* _Task description_: Which lines hold the word "empty"? Copy each of them.

* _Collected data_:
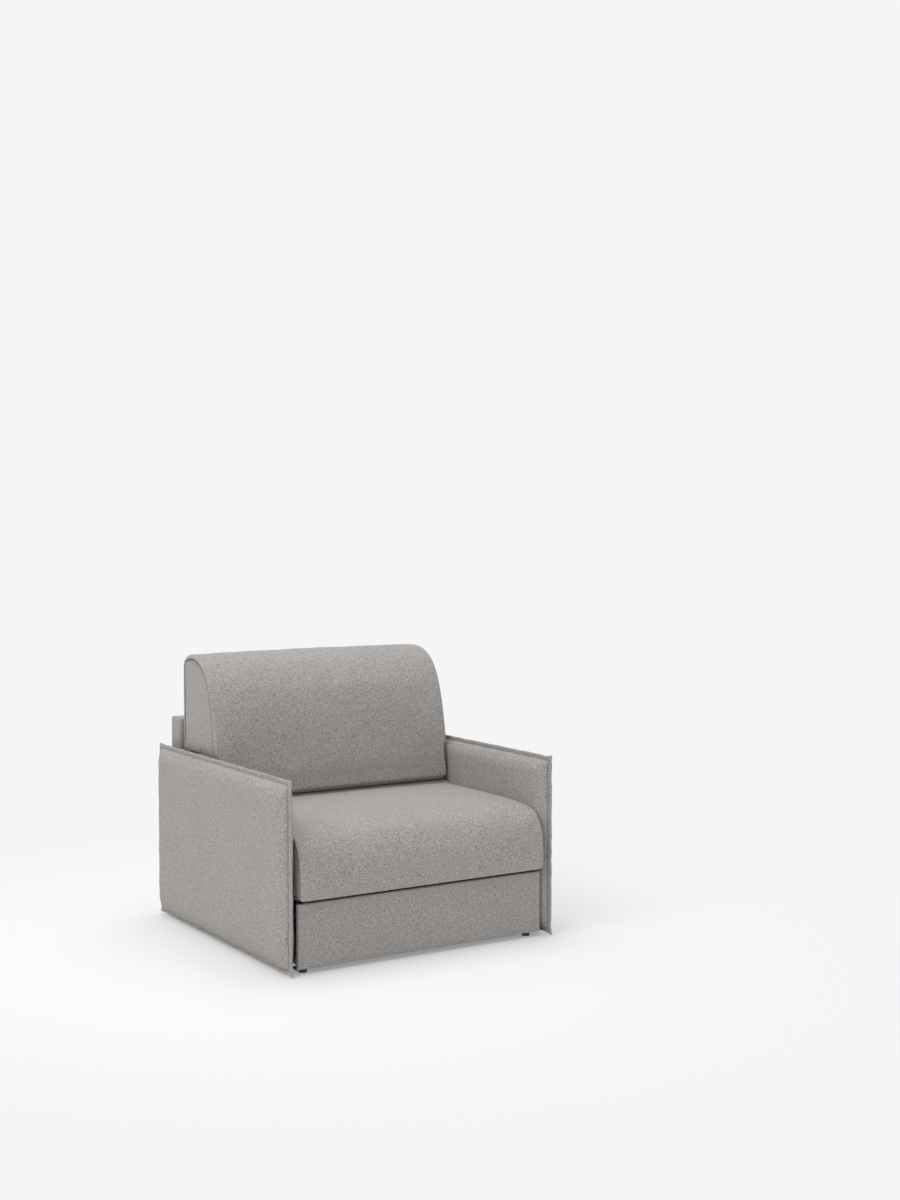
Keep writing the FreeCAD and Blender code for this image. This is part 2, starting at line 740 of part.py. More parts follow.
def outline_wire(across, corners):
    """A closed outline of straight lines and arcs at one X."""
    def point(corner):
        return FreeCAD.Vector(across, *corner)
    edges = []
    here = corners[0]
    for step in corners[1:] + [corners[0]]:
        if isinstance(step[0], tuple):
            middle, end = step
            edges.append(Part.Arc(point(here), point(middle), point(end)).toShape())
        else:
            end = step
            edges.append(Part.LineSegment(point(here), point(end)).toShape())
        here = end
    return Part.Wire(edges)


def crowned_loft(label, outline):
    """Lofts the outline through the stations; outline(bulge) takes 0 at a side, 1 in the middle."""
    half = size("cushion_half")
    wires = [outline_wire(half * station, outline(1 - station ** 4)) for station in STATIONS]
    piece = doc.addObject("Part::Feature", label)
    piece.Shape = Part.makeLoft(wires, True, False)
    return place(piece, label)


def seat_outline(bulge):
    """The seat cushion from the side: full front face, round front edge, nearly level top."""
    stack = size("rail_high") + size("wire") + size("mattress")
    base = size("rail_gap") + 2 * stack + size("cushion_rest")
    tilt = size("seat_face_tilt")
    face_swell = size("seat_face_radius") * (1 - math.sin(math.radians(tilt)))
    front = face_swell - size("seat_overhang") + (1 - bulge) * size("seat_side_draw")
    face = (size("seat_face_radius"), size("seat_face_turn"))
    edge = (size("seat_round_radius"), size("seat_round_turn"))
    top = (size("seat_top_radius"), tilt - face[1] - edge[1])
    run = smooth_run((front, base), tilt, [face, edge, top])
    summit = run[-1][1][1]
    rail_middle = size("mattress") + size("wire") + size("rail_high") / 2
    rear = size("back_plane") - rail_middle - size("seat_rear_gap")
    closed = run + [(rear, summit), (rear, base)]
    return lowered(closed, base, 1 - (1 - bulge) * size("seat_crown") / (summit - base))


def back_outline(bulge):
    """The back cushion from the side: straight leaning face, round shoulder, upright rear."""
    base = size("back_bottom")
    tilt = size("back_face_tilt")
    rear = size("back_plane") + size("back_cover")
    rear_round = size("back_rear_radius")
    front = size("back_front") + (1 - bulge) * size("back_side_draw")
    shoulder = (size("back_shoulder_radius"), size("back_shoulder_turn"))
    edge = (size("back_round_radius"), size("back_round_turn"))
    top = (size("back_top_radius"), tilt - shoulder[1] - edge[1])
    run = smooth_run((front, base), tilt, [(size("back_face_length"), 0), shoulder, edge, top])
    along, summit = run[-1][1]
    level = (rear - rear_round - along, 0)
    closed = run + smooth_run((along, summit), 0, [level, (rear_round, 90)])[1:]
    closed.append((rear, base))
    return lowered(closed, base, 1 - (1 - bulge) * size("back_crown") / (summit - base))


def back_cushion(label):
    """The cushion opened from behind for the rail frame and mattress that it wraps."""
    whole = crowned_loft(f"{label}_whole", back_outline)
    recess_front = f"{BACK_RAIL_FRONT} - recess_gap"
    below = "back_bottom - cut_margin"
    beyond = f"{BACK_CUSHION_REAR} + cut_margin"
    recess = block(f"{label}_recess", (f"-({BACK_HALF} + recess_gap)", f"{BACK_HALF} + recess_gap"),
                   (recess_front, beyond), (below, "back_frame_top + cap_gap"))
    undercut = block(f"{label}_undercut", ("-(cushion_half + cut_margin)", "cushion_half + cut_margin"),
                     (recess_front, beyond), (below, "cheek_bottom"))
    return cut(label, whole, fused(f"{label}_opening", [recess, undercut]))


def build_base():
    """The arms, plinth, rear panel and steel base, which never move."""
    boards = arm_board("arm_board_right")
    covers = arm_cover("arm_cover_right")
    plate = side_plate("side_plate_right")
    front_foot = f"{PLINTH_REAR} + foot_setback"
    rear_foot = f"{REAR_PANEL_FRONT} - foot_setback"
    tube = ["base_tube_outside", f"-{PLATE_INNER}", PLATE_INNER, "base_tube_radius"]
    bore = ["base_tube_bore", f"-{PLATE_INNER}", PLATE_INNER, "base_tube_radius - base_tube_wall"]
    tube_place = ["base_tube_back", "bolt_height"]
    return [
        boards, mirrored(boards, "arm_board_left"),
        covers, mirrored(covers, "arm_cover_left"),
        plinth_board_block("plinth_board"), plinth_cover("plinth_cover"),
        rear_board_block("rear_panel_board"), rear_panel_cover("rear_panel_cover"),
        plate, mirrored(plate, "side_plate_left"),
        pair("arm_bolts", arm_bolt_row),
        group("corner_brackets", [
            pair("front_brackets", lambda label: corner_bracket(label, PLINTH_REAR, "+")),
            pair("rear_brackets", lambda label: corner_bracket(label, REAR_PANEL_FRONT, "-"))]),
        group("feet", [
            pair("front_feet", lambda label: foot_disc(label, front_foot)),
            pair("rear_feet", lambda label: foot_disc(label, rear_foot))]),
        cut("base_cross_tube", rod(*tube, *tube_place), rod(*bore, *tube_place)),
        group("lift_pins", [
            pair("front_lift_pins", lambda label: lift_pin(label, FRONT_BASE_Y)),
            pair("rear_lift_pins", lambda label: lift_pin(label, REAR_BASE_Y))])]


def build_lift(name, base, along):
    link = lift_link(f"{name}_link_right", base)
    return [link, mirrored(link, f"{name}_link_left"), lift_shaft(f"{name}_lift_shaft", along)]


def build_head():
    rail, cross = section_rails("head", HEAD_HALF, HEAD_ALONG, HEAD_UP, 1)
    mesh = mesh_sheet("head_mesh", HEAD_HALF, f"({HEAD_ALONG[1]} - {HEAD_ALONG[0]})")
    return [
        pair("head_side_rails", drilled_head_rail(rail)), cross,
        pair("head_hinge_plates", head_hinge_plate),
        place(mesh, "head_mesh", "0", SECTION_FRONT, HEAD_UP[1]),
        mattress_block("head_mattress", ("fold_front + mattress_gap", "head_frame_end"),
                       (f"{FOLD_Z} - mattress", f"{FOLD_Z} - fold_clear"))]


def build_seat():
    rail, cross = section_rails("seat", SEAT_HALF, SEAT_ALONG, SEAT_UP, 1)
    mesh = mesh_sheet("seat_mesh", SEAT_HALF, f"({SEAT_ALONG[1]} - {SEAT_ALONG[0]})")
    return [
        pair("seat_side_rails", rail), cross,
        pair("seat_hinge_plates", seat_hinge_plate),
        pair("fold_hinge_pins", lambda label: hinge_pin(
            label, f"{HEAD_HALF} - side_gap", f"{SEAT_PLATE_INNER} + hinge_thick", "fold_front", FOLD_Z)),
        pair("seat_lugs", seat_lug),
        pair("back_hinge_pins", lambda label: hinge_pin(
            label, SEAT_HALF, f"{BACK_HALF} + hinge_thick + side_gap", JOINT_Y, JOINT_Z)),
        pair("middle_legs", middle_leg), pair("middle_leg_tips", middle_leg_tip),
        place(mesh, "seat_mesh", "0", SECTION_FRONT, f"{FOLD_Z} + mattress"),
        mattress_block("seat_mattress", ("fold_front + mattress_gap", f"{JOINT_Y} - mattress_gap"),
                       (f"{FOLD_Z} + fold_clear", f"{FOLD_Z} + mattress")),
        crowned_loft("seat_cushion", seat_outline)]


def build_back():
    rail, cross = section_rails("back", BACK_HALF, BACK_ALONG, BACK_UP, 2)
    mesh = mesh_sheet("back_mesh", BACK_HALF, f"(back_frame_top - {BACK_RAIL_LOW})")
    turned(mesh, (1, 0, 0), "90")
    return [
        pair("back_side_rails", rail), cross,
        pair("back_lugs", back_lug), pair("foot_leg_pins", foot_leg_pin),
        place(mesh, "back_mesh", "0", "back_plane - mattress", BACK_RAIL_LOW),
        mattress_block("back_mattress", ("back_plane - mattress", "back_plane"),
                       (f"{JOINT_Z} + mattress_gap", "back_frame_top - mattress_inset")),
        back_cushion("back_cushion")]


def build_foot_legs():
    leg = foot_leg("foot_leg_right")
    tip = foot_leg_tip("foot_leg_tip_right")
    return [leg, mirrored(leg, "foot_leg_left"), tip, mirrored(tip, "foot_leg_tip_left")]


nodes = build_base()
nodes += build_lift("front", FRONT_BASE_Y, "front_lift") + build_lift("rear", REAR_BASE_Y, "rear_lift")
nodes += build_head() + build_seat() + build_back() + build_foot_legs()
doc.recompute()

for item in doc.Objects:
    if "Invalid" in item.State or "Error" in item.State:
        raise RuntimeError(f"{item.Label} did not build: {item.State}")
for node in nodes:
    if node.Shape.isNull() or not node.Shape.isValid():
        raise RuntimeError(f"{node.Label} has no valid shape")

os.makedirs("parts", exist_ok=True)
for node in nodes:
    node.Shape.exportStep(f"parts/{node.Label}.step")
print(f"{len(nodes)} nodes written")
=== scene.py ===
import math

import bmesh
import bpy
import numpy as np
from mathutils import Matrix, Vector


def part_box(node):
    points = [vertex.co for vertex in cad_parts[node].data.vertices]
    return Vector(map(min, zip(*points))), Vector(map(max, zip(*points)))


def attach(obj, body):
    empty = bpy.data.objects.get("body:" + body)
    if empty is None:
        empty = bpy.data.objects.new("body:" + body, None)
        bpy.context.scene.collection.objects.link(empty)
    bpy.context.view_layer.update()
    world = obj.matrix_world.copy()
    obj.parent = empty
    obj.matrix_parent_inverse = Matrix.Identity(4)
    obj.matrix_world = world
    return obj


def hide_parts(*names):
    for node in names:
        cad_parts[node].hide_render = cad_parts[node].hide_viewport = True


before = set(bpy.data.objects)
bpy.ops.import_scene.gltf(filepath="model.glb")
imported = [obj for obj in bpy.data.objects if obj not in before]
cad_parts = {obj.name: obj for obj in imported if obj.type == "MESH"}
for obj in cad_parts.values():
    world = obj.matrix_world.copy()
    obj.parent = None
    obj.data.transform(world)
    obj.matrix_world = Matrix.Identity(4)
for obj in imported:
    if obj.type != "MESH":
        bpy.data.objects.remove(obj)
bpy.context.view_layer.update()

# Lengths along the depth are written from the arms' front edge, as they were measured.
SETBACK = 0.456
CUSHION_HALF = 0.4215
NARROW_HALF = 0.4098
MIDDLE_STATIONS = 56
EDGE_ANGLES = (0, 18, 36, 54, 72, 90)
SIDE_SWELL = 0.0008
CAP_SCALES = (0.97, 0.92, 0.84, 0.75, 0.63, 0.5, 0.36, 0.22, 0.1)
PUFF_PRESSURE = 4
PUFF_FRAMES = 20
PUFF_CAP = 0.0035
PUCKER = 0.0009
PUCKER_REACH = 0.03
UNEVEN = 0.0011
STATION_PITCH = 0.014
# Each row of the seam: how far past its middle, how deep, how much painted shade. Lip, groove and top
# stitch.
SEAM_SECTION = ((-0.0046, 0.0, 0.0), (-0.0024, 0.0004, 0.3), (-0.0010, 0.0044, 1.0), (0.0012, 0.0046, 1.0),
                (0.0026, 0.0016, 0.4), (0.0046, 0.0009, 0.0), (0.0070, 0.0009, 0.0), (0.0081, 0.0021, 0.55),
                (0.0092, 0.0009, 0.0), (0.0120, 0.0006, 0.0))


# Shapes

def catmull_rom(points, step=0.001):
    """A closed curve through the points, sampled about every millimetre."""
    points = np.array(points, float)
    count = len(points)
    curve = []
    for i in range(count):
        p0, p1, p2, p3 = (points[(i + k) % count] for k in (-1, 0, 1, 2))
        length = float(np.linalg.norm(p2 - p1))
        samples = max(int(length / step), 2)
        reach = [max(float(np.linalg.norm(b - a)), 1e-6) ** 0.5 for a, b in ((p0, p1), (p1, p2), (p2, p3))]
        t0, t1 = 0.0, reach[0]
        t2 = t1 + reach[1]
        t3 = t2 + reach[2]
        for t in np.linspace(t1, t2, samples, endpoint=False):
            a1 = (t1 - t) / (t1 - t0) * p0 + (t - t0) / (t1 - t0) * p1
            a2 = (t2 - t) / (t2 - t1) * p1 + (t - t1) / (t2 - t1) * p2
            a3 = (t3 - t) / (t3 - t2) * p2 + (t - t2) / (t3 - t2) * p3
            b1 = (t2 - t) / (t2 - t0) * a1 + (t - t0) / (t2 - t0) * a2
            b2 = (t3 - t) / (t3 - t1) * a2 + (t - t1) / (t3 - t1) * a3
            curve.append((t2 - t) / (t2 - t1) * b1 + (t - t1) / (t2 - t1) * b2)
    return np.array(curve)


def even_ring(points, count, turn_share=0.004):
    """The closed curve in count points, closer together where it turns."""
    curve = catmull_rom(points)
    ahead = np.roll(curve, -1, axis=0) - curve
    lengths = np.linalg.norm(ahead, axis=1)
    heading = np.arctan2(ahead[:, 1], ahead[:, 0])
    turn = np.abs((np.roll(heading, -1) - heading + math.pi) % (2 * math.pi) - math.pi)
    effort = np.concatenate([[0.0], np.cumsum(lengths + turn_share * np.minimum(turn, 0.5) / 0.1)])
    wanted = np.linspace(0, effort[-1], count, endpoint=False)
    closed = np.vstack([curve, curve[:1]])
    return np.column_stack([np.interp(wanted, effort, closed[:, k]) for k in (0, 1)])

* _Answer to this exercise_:
    empty = bpy.data.objects.get("body:" + body)
    if empty is None:
        empty = bpy.data.objects.new("body:" + body, None)
        bpy.context.scene.collection.objects.link(empty)
    obj.parent = empty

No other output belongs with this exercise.